● Instructions for the task:
Repeat exactly, and only, the lines below starting at the line that contains "Recreate this object" and ending at the line that contains "wasm.setup();", inclusive of both.

● Material provided:
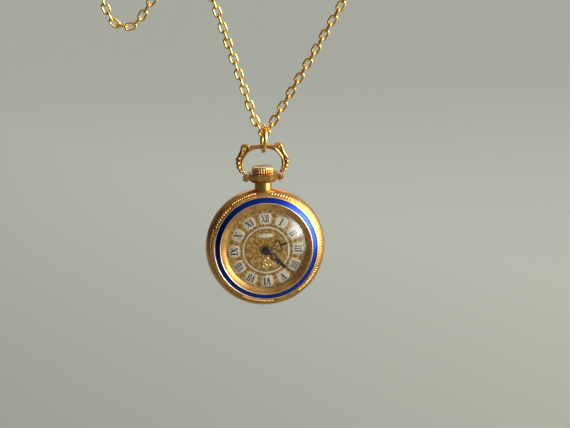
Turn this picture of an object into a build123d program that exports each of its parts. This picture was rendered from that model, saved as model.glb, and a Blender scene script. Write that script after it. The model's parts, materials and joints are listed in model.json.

==

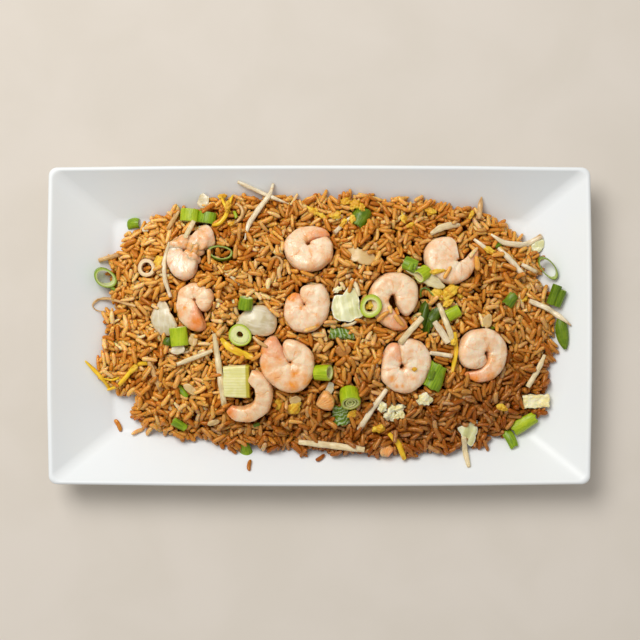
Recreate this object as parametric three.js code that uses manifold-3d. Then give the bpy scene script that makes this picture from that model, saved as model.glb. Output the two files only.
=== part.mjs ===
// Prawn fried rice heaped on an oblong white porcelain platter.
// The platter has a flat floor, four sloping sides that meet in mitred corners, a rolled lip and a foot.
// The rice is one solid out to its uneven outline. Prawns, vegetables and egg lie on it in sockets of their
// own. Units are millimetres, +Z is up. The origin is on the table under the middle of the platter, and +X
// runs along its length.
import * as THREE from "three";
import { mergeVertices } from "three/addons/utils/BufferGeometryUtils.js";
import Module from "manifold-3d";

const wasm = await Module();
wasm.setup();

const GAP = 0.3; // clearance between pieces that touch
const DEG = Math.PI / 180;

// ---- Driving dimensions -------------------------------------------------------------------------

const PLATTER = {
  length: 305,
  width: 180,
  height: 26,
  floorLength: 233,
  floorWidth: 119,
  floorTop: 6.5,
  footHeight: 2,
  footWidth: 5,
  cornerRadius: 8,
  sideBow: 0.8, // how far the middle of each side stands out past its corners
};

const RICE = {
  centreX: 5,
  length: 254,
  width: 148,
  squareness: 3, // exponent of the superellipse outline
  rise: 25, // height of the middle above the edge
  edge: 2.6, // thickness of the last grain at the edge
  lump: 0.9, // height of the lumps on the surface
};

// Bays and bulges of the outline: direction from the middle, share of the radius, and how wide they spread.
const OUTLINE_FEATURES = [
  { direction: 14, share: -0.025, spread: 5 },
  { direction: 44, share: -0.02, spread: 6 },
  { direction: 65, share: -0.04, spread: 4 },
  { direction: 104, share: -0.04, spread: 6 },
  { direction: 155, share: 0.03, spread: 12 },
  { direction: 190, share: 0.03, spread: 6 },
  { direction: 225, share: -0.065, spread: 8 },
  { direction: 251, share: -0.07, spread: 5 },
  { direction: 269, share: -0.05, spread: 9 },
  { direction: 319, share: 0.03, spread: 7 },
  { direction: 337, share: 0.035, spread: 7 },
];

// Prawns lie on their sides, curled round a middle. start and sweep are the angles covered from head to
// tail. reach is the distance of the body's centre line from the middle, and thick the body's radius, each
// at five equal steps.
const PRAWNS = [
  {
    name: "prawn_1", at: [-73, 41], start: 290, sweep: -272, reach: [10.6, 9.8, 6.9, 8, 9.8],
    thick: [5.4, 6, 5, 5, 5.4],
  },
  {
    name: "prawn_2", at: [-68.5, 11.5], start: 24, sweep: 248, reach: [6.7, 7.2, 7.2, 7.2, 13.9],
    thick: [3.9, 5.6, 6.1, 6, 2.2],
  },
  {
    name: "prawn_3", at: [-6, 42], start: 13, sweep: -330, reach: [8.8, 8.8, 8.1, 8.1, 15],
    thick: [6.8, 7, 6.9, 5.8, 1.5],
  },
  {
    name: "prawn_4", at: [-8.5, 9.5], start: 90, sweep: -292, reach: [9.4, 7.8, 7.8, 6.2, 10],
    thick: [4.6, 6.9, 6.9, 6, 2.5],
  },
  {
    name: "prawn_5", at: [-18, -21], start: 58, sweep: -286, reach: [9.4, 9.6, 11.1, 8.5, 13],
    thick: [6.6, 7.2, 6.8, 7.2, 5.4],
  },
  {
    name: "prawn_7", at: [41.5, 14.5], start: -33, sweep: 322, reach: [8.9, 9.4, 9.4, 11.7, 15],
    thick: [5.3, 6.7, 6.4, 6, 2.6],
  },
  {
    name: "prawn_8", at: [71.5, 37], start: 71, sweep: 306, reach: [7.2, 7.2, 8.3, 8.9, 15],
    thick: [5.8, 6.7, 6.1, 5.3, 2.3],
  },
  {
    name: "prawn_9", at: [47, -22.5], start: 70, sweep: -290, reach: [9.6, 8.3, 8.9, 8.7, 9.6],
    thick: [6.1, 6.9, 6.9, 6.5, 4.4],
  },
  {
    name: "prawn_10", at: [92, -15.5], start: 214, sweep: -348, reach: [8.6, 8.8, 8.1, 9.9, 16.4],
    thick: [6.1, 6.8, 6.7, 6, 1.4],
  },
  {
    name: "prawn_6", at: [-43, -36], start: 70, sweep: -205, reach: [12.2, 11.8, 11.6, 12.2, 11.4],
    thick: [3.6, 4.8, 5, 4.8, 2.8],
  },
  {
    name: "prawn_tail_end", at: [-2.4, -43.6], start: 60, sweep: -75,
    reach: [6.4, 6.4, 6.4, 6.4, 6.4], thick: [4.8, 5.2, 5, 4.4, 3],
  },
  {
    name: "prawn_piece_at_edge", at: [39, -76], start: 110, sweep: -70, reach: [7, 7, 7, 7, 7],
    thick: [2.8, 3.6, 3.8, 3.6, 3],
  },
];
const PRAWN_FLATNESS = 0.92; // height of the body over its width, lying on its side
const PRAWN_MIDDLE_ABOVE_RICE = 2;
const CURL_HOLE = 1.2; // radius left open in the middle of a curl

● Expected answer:
Recreate this object as parametric three.js code that uses manifold-3d. Then give the bpy scene script that makes this picture from that model, saved as model.glb. Output the two files only.
=== part.mjs ===
// Prawn fried rice heaped on an oblong white porcelain platter.
// The platter has a flat floor, four sloping sides that meet in mitred corners, a rolled lip and a foot.
// The rice is one solid out to its uneven outline. Prawns, vegetables and egg lie on it in sockets of their
// own. Units are millimetres, +Z is up. The origin is on the table under the middle of the platter, and +X
// runs along its length.
import * as THREE from "three";
import { mergeVertices } from "three/addons/utils/BufferGeometryUtils.js";
import Module from "manifold-3d";

const wasm = await Module();
wasm.setup();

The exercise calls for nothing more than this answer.